The fragmentation that has been a marked feature of the left in the last year or so demonstrates wide-scale dissatisfaction. The creation of the International-Communist League is a major step towards reversing and overcoming such fragmentation. We will work with comrades in these blind-alley organisations, or recently shaken loose of them, to help them reach revolutionary-communist conclusions and find their place in the ranks of those who will build an adequate revolutionary party.
What do we stand for? What is international-communism? The record of Workers Fight — whose original nucleus came from the WRP (then SLL) and Militant — is public in its press. Solidarity with the Irish struggle; an intransigent stand against the chauvinist tide on the Common Market; attempting to focus the industrial militancy of 1972 and draw out its political logic through raising and discussing the question of a general strike and its implications; relating in a principled but not abstentionist way to the Labour Party — these are some of the main themes.
The IMG is an unstable bloc of about five distinct organisations or cliques, held together by a common worship of a fetish — the so-called “Fourth International”, which is a pretentious myth: it has meaningful existence neither politically nor organisationally. Over four years the IMG has presented no coherent politics. In 1972 they were passive-propagandist maximalists. By 1975 they had veered to offering ‘Marxist’ advice to the Tribune/Benn left. When the latter — to take one example — advocate import controls, the clever ‘Marxist’ IMG merely counsels rephrasing it in good “Trotsky-ese” as “state monopoly of foreign trade” — evading the question, which class does the state serve.

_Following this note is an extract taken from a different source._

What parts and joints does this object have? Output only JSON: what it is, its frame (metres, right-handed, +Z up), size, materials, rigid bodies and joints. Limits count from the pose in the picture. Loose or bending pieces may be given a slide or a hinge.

‘Militant’ is a Social Democratic reformist sect, which is rarely to the left of the TUC.
IS has been a centrist diversion which successfully — often as a result of hard work by its members — inserted itself into many industrial struggles, but which vitiated all its work there because it boycotted its own nominal politics. It has been the most serious ostensibly-revolutionary organisation: but it acted throughout the 1968-72 wave of industrial direct action on the assumption that workers would spontaneously break — or already had broken — with reformism and Labour. It was therefore unable to fight reformism, except rhetorically. Having broken with the Leninist theory of the party, and with the method of the Transitional Programme, holding to a semi-spontaneist conception of how workers become revolutionaries, it was mesmerised and disarmed politically by the level of industrial combat. Having declared social-democracy dead, it now can only rail in ultra-left third-period fury at the Labour Party, which unfortunately still retains the allegiance of most of even the best industrial militants. In parallel, it has itself become an undemocratic, largely depoliticised, sect.

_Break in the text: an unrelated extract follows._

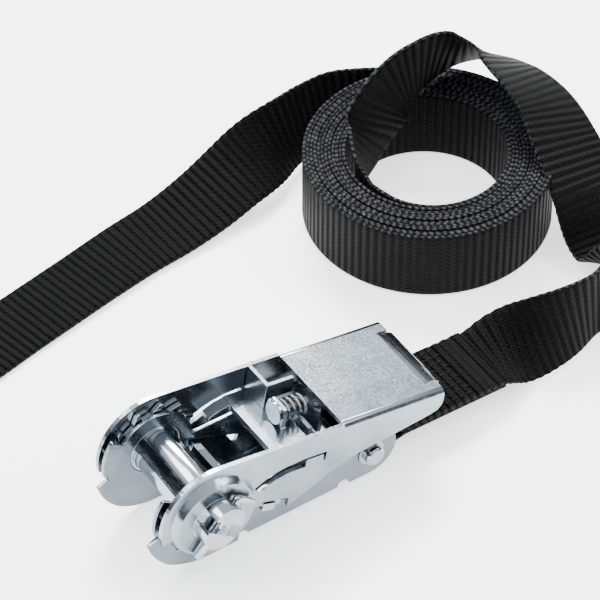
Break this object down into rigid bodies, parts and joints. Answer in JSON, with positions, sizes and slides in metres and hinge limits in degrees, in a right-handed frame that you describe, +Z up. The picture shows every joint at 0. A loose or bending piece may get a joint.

The record of Workers Power is found in the documents of their struggle against the IS leadership: against IS’s cowardice and evasion on the Irish struggle; against IS’s semi-syndicalist conception of trade-union work and for an understanding of the method of the Transitional Programme and the need for a serious fight against reformism; for a Leninist conception of the function of a programme and a party; for an internationalist position on the Common Market; against the degeneration of IS’s internal democracy. Workers Power neither buckled before the bureaucratic browbeating of the IS leadership, nor did it react, as others have done, by putting a minus where IS puts a plus.

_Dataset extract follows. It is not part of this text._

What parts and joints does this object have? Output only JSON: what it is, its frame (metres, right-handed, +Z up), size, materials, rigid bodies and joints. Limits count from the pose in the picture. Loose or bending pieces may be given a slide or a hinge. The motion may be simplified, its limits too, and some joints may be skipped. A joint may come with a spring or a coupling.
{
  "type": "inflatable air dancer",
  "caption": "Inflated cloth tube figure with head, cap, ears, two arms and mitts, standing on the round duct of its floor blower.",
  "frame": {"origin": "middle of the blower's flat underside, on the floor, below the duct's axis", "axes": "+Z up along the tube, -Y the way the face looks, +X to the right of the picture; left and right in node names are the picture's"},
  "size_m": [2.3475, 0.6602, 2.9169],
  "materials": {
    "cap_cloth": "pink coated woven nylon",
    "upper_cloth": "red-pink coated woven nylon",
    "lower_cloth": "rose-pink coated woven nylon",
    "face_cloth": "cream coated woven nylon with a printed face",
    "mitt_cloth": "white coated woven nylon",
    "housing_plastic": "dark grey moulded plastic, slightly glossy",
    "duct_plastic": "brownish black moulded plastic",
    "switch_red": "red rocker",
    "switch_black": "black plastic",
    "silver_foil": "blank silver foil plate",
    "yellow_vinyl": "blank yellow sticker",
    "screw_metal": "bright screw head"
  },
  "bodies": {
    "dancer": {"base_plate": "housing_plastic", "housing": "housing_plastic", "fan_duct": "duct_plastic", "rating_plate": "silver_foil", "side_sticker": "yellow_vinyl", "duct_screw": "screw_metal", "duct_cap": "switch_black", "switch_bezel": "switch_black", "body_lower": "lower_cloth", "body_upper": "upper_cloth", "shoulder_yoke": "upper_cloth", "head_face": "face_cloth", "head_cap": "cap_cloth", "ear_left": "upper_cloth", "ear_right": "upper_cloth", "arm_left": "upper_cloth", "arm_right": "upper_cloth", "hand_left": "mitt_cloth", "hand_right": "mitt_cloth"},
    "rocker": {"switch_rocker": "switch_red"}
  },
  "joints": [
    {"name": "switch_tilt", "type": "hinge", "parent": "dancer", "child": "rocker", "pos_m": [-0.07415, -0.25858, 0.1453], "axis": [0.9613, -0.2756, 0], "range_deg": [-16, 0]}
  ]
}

Shortly the International-Communist League will publish an extended manifesto. Meanwhile, what is international-communism? It can be summed up briefly. It is the basic Marxist programme of the conquest of power by the international working class. It is the unfalsified Programme, method and experience of the Bolshevism of Lenin and Trotsky. It embodies the world experience of the workers’ struggles, including the defence and development of Bolshevism by Trotsky and the Left Opposition in battle against the Stalinist counter-revolution. It means reliance on the self-controlling activity of the working class, which it strives to mobilise on the programme of transitional demands as a bridge to the overthrow of capitalism and the attainment of workers’ power. It is the programme of the workers’ revolution, organically linked with the practical struggle to aid its development. It is not only a programme, but the struggle to build a revolutionary party to fight for that programme. Its traditions are those of the Bolsheviks and the Left Opposition: workers’ democracy, unremitting struggle for theoretical clarity, revolutionary activism, unbending hostility to and struggle against capitalism and those within the labour movement who stand for its continuation.
We call on militants who know the urgency of the situation and the possibly decisive character of the battles that loom for our class, and who know the bankruptcy of the existing left groups, to initiate discussion with us and to join the International-Communist League. The new organisation contains the forces and the will to reorganise and regenerate the fragmented and degenerated so-called revolutionary left, and thus seriously to begin building a revolutionary party.
Major step
Revolutionary socialists, international-communists; trade union militants who want to organise to fight to win next time, and who understand the need for an anti-bureaucratic rank and file movement inside the trade unions; internationalists who want to eradicate the shameful record of the British labour movement and the so-called revolutionaries on Ireland, and who are prepared to aid the Irish Republican struggle; militant women who know that women’s liberation is inextricably linked with proletarian revolution; black activists and all who want to fight racism in the working class and fascism in the streets, or wherever it rears its head — the International-Communist League calls upon you to help us build an organisation to link your various struggles into a revolutionary struggle to overthrow capitalism. An organisation which will rise above the chaos, the shambles, and the shameful record of what passes for revolutionary politics in Britain now. An organisation built according to genuine democratic centralism, in this too breaking with the existing groups’ record of bureaucratic sect-like structures. The formation of the International-Communist League is a major step forward in the building of such an organisation. Help us to build it, and to take it forward to the point where it can transform the situation on the revolutionary left — and thus the balance of class forces in Britain.